Together, the four appetizers are available as a platter for two to four people at $14.95 -- a bargain considering the pile of food you receive. Complementary bruschetta, made with Greek country bread (slightly stale, we thought), vine-ripe tomatoes, oregano, and olive oil, was a hearty starter in its own right.
Desserts were definitely not Greek, but they should be. The choice of cheesecake or German chocolate cake may speak to Vogiatzis' Continental experiences, but we longed for a soothing galacto bouriko (pastry with custard and honey) to counter the garlic. If he ever does revise his dessert list, Vogiatzis might want someone to correct the many spelling errors on his menu. I don't expect the Greek-born owner to have perfect command of the English language, but a good consultant would ax mistakes like "the hole half" of a fish or the "bigest Greek salad." Even "chef Georgio's" name is spelled incorrectly.

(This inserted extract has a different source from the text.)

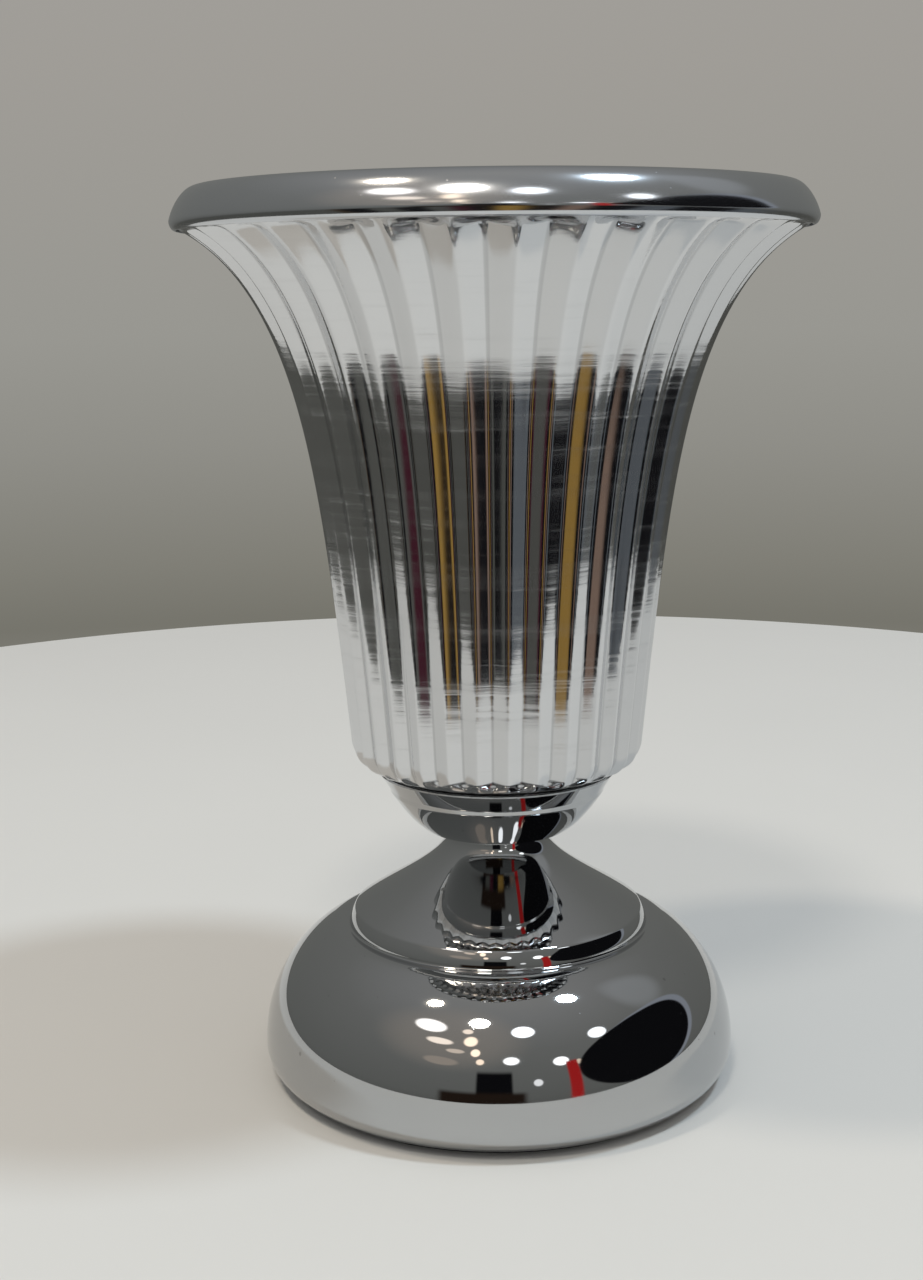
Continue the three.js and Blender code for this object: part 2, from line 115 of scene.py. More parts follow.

As it stands, however, the fare at Culinaros doesn't need that much fiddling. Nor does the 140-seat, dimly-lit dining room, where the rose-hued, textured walls are hung with cream-colored frescoes. The 80-seat deck, overlooking the nearby lake, doesn't have as much atmosphere, but a good pretender can make it fit the Mediterranean bill. Another patron certainly thought it would do. "If I do a Greek dance for you, will you throw money at me?" he asked us as he passed by our table on the way to his own.
"No," we replied, "but we just might hit you over the head with a plate." In Greece, plate-smashing is a ritual, usually accompanied by a healthy amount of ouzo-drinking and heel-kicking. At Culinaros, plate-cleaning is much more appropriate.
Culinaros. 6897 SW 18th St., Boca Raton, 561-338-3646. Open nightly from 4 to 11 p.m.